Print, without altering anything, the lines from the one that holds "shift = Matrix.Translation(-middle)" to the one that holds "obj.data.transform(world)", inclusive. No other lines belong in the output.

### PROVIDED INFORMATION
-- Begin --
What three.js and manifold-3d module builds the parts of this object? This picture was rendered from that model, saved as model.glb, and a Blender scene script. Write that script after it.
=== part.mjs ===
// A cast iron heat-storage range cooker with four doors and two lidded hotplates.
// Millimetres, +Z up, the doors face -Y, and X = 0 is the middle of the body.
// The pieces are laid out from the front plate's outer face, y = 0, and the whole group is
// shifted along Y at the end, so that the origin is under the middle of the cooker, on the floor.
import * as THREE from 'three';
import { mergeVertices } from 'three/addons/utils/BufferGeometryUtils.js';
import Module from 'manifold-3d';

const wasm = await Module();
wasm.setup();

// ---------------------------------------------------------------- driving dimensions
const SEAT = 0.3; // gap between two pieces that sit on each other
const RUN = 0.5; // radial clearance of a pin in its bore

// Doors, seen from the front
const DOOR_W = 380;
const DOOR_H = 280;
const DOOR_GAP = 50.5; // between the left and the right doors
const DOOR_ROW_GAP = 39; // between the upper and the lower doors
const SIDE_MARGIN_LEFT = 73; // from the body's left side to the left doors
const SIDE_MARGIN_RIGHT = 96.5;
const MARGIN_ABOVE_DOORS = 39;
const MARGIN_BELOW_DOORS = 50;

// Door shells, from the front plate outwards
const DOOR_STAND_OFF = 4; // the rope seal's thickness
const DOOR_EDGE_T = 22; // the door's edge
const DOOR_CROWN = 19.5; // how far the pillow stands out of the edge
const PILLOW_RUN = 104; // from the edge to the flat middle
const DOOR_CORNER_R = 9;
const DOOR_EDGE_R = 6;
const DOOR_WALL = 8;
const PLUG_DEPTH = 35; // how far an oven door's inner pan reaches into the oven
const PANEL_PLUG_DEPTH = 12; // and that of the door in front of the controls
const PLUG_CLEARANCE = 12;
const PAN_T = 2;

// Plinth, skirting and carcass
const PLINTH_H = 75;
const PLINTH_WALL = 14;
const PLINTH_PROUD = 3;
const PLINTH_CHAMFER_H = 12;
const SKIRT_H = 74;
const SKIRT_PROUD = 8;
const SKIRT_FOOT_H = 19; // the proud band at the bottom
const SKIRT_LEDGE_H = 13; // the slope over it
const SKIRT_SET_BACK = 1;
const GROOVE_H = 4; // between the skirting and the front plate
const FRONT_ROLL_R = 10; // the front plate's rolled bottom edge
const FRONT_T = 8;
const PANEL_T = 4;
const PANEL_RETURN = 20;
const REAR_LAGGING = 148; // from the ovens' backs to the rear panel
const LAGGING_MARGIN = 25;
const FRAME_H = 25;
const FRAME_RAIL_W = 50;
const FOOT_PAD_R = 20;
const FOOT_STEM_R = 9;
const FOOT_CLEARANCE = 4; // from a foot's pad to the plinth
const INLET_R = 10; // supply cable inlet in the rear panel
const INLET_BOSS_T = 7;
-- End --
-- Begin --
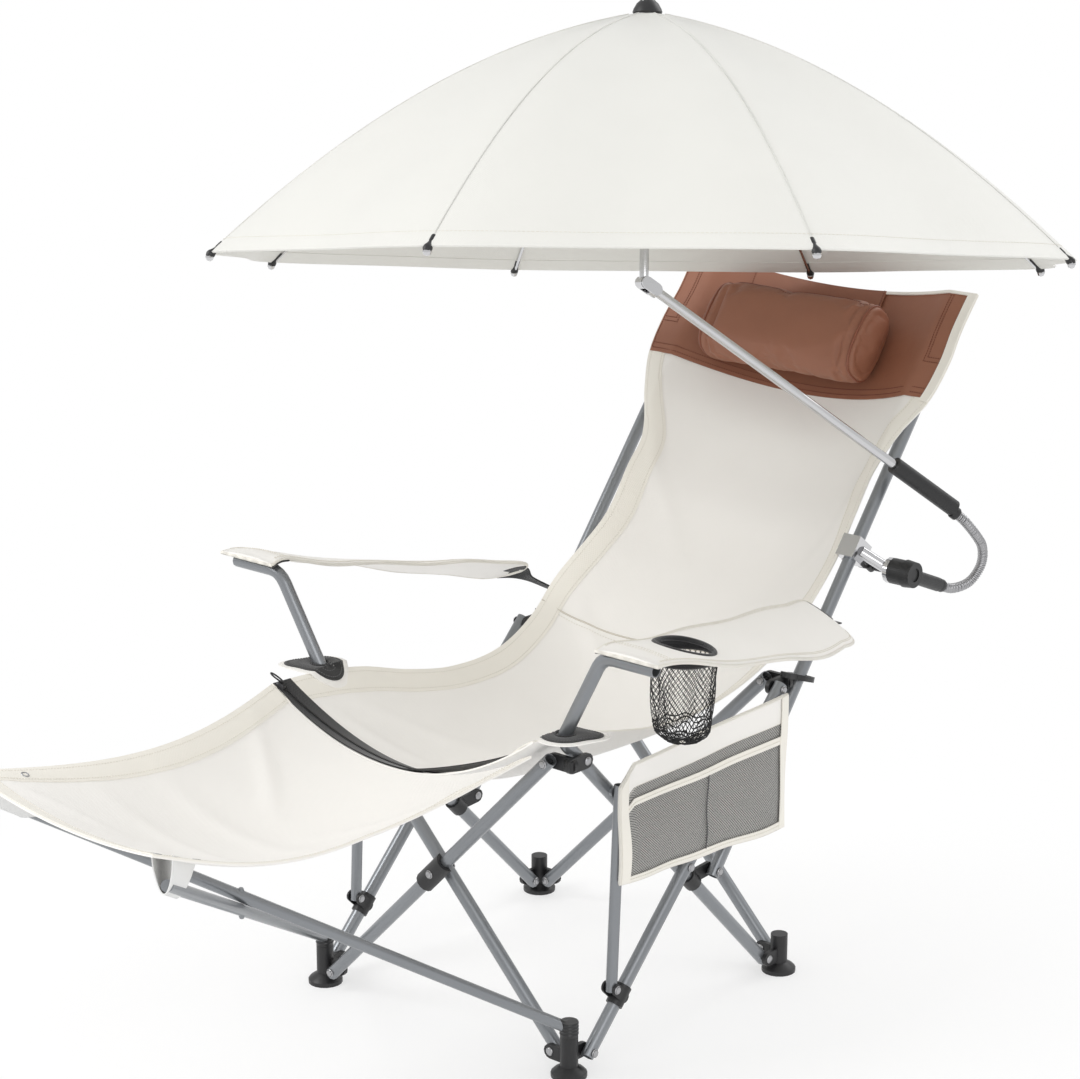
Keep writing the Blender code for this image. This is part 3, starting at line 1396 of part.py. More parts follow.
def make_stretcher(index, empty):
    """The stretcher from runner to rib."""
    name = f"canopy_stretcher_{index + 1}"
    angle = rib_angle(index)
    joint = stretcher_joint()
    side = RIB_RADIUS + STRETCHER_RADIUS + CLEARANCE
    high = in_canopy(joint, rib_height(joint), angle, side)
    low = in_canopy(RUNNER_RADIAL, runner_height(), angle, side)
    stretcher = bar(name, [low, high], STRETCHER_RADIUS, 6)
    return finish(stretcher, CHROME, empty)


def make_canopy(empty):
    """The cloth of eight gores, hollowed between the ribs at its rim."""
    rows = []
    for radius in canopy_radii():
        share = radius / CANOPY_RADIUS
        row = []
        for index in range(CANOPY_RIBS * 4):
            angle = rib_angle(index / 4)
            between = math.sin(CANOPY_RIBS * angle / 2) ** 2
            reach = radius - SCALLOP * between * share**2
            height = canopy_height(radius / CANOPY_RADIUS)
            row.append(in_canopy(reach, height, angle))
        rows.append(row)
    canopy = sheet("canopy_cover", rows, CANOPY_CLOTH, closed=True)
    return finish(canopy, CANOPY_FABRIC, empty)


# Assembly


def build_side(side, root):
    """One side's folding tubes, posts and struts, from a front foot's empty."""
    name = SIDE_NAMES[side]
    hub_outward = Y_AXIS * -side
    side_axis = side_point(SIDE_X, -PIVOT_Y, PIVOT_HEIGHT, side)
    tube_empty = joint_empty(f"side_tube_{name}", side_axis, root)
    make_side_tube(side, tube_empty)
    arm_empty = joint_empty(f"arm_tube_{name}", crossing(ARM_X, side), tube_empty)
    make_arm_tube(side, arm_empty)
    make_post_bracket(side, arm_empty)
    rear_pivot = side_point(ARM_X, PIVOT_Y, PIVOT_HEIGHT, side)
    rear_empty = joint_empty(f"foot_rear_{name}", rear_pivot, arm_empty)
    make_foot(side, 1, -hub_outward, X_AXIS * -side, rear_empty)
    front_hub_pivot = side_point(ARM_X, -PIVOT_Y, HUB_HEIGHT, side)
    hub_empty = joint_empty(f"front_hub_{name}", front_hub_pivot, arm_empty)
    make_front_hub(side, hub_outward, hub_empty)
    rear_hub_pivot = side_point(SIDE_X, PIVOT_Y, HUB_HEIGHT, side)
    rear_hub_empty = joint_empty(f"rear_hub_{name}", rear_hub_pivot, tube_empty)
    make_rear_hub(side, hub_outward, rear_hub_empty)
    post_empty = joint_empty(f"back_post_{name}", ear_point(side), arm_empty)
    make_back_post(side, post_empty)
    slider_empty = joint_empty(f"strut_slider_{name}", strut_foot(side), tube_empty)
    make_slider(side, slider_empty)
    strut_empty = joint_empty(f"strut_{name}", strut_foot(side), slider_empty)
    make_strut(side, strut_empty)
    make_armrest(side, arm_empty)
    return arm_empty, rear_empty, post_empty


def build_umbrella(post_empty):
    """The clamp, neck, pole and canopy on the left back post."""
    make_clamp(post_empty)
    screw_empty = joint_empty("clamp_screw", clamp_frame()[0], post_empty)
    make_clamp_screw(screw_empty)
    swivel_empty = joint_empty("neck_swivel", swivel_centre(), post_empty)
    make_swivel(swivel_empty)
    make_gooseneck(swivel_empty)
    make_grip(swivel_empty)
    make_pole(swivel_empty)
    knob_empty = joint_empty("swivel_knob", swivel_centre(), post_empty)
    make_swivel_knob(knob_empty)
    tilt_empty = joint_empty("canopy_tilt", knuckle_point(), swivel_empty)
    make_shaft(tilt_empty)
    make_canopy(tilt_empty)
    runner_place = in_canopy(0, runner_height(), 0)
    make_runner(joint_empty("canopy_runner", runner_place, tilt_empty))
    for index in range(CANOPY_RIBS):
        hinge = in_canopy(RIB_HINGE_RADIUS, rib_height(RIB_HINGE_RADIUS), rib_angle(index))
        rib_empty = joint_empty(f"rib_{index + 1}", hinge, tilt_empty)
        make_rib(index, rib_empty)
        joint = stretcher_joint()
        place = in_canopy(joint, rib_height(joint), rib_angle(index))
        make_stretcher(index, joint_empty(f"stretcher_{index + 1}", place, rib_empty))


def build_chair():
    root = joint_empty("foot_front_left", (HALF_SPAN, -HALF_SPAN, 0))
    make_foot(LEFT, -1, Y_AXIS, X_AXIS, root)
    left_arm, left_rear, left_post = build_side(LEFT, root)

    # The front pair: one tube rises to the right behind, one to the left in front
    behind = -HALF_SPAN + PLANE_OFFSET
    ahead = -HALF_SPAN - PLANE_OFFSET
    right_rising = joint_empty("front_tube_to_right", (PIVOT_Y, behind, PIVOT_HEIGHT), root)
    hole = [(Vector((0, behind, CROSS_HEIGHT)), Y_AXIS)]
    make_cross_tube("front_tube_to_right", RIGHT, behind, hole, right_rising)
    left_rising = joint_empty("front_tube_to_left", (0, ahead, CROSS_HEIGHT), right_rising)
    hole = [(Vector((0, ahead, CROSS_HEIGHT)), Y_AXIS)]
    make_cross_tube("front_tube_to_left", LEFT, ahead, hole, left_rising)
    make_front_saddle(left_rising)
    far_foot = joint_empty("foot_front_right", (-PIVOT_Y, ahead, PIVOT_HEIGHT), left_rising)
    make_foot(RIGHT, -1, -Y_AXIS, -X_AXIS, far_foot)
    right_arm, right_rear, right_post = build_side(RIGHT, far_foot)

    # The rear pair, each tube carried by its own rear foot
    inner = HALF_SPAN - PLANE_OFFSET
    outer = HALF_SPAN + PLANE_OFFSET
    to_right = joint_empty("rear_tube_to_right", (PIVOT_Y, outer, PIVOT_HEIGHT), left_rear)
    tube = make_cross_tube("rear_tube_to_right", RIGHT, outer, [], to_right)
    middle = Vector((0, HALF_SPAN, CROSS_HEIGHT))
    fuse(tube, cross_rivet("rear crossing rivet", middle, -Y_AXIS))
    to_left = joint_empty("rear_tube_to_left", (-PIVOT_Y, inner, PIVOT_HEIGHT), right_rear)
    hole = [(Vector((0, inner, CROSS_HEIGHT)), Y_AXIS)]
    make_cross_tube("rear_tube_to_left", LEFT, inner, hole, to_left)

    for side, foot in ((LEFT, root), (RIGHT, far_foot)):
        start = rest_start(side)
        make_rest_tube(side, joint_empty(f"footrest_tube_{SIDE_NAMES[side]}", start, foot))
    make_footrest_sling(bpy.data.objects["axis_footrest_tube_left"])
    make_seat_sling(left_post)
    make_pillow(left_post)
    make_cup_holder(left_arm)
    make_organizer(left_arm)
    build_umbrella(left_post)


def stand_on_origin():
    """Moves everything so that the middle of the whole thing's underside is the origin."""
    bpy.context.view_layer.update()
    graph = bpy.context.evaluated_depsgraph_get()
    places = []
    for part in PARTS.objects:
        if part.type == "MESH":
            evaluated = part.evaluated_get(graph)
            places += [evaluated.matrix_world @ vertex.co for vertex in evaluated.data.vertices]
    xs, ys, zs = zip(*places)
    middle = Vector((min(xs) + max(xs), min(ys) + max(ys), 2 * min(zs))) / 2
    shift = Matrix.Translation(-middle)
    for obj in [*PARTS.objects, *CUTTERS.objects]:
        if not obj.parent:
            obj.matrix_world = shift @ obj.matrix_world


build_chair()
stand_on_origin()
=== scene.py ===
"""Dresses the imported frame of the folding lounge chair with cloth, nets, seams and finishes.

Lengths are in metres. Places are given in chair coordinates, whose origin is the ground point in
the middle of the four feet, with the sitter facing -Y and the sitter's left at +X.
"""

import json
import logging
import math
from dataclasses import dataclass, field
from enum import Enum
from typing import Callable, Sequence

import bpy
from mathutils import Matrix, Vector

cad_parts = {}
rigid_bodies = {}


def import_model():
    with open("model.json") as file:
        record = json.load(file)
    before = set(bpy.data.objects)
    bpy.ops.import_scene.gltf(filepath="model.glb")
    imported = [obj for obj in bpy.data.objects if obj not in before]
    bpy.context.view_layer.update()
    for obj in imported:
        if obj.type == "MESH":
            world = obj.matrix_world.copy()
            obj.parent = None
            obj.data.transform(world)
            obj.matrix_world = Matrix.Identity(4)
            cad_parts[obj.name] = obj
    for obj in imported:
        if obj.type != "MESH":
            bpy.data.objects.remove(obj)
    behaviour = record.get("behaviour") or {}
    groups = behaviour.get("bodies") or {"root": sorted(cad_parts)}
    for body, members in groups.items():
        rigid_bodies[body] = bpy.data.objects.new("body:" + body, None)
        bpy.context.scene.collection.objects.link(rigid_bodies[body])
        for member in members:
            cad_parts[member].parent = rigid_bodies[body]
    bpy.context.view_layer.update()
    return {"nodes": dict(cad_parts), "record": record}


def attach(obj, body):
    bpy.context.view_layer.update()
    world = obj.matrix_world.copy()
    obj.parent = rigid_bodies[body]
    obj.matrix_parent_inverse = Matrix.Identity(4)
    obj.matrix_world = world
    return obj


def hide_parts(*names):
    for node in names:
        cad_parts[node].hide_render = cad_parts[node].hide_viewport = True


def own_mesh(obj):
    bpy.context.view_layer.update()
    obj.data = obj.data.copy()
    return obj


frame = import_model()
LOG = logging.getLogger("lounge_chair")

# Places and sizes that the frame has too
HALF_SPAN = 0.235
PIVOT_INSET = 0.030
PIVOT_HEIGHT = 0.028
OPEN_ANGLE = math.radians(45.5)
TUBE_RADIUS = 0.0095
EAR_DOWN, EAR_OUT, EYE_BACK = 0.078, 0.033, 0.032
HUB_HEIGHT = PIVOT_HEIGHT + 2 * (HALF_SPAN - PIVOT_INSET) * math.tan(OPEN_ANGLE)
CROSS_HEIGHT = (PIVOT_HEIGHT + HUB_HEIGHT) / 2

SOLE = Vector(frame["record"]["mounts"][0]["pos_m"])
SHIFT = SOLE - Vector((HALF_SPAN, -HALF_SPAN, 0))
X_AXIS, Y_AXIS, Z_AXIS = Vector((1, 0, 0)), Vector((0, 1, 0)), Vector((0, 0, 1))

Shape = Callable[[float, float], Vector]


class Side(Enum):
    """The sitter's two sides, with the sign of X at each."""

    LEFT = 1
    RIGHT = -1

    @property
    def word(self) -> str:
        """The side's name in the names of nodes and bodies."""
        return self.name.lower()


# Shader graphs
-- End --
-- Begin --
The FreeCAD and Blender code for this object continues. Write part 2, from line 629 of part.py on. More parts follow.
-- End --
### CORRECT OUTPUT
    shift = Matrix.Translation(-middle)
    for obj in [*PARTS.objects, *CUTTERS.objects]:
        if not obj.parent:
            obj.matrix_world = shift @ obj.matrix_world


build_chair()
stand_on_origin()
=== scene.py ===
"""Dresses the imported frame of the folding lounge chair with cloth, nets, seams and finishes.

Lengths are in metres. Places are given in chair coordinates, whose origin is the ground point in
the middle of the four feet, with the sitter facing -Y and the sitter's left at +X.
"""

import json
import logging
import math
from dataclasses import dataclass, field
from enum import Enum
from typing import Callable, Sequence

import bpy
from mathutils import Matrix, Vector

cad_parts = {}
rigid_bodies = {}


def import_model():
    with open("model.json") as file:
        record = json.load(file)
    before = set(bpy.data.objects)
    bpy.ops.import_scene.gltf(filepath="model.glb")
    imported = [obj for obj in bpy.data.objects if obj not in before]
    bpy.context.view_layer.update()
    for obj in imported:
        if obj.type == "MESH":
            world = obj.matrix_world.copy()
            obj.parent = None
            obj.data.transform(world)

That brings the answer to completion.